Lisa et Noémie travaillent dans une patisserie


Lisa Roué, 26 ans, vient de Brest,  Noémie Méal, 23 ans, de Saint-Malo. Toutes les deux travaillent dans une pâtisserie française du quartier de South Kensington. Elles sont arrivées à Londres grâce au programme Pelican mis en place par le Centre d’Echanges Internationaux, le CEI, à destination des Bretons qui recherchent un premier emploi à l’étranger, dans un pays anglophone (Grande-Bretagne, Irlande, Australie, Nouvelle-Zélande) et ne parlent pas forcément anglais. Noémie travaillait dans le milieu de l’animalerie, Lisa sans diplôme n’était pas vraiment fixée. Dans cette pâtisserie ou elles font tout, de la préparation des brioches à la vente, elles s’épanouissent. De Londres, elles apprécient le multiculturalisme et la qualité de vie. Selon Lisa,

Même si la vie est plus chère qu’en France, je vis mieux ici. Les Britanniques nous donnent notre chance même quand on n’a pas de diplômes, on nous juge à notre travail, c’est tout.
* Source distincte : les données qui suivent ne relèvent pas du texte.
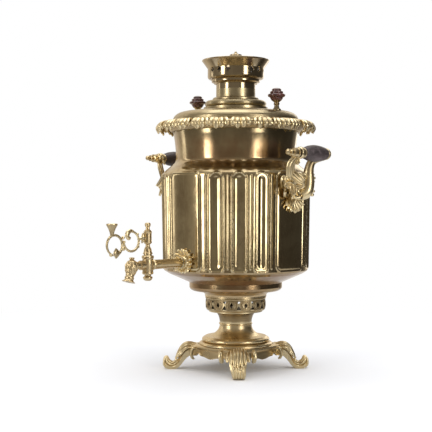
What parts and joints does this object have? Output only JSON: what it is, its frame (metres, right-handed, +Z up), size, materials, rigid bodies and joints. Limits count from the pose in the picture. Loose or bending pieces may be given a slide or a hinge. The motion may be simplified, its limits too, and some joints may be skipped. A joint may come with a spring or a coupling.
{
  "type": "samovar",
  "caption": "Charcoal samovar: fluted brass boiler round a central flue, with a pierced gallery, leaf feet, side handles, a key tap and a lift-off lid, crown and cap.",
  "frame": {"origin": "on the boiler's axis, on the surface that the feet stand on", "axes": "+Z up along the flue, -Y towards the tap's spout, +X towards the right-hand handle"},
  "size_m": [0.307, 0.373, 0.4747],
  "materials": {
    "brass": "aged, polished",
    "pale_brass": "cast, worn bright on the high spots",
    "lid_brass": "satin",
    "dark_brass": "heat-darkened, polished",
    "iron": "sooty",
    "knob_wood": "lacquered",
    "grip_wood": "worn, matt",
    "leather": "waxed"
  },
  "bodies": {
    "root": {"body_shell": "brass", "body_neck": "brass", "boiler_bottom": "brass", "leaf_border": "pale_brass", "flue_tube": "dark_brass", "fire_grate": "iron", "air_gallery": "pale_brass", "pedestal_cove": "pale_brass", "pedestal": "brass", "base_plate": "brass", "foot_front_right": "pale_brass", "foot_back_right": "pale_brass", "foot_back_left": "pale_brass", "foot_front_left": "pale_brass", "bracket_right": "pale_brass", "bracket_left": "pale_brass", "grip_right": "grip_wood", "grip_left": "grip_wood", "rod_right": "brass", "rod_left": "brass", "collars_right": "pale_brass", "collars_left": "pale_brass", "studs_right": "iron", "studs_left": "iron", "tap_rosette": "pale_brass", "tap_body": "brass", "tap_washer": "leather", "tap_nut": "brass"},
    "lid": {"lid": "lid_brass", "lid_ring": "lid_brass", "lid_collar": "lid_brass", "knob_stem_right": "brass", "knob_stem_left": "brass", "knob_right": "knob_wood", "knob_left": "knob_wood"},
    "crown": {"crown": "dark_brass"},
    "cap": {"cap_disc": "dark_brass", "cap_knob": "dark_brass"},
    "vent": {"vent_cap": "dark_brass"},
    "key": {"key_plug": "brass", "key_stem": "brass", "key_scroll": "pale_brass", "key_nut": "brass"}
  },
  "joints": [
    {"name": "key_turn", "type": "hinge", "parent": "root", "child": "key", "pos_m": [0, -0.1785, 0.1635], "axis": [0, 0, 1], "range_deg": [-90, 90]},
    {"name": "lid_lift", "type": "slide", "parent": "root", "child": "lid", "axis": [0, 0, 1], "range_m": [0, 0.12]},
    {"name": "crown_lift", "type": "slide", "parent": "lid", "child": "crown", "axis": [0, 0, 1], "range_m": [0, 0.08]},
    {"name": "cap_lift", "type": "slide", "parent": "crown", "child": "cap", "axis": [0, 0, 1], "range_m": [0, 0.08]},
    {"name": "vent_cap_lift", "type": "slide", "parent": "lid", "child": "vent", "axis": [0, 0, 1], "range_m": [0, 0.02]}
  ]
}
Après deux ans et demi passés dans la pâtisserie, Noémie est déjà assistante manager, un poste qu’elle n’aurait pas pu obtenir en France, à 23 ans et en si peu de temps. Dans les prochains mois, elle espère pouvoir partir dans une autre pâtisserie de la chaine, à Bruges en Belgique. Alors en ce qui la concerne, le Brexit ne l’inquiète pas trop. C’est plus pour la pâtisserie. «  On voulait ouvrir de nouvelles boutiques à Londres, mais face à l’incertitude, on attend. Le risque, c’est la baisse du pouvoir d’achat des Britanniques, si la livre s’effondre. »

Lisa, elle, aimerait rester, à condition que les formalités administratives ne deviennent pas trop lourdes. Car pour elle, en revanche, pas question de prendre la nationalité britannique. Si elle doit quitter l’Angleterre, elle ira peut-être tenter sa chance au Canada mais quoi qu’il arrive, elle ne veut pas rentrer en Bretagne.

Selon un sondage, seul une Français sur 10 installé au Royaume-Uni pense rentrer en France en cas  de Brexit dur. Quant à la demande de passeport britannique, elle a été multipliée par cinq ces deux dernières années.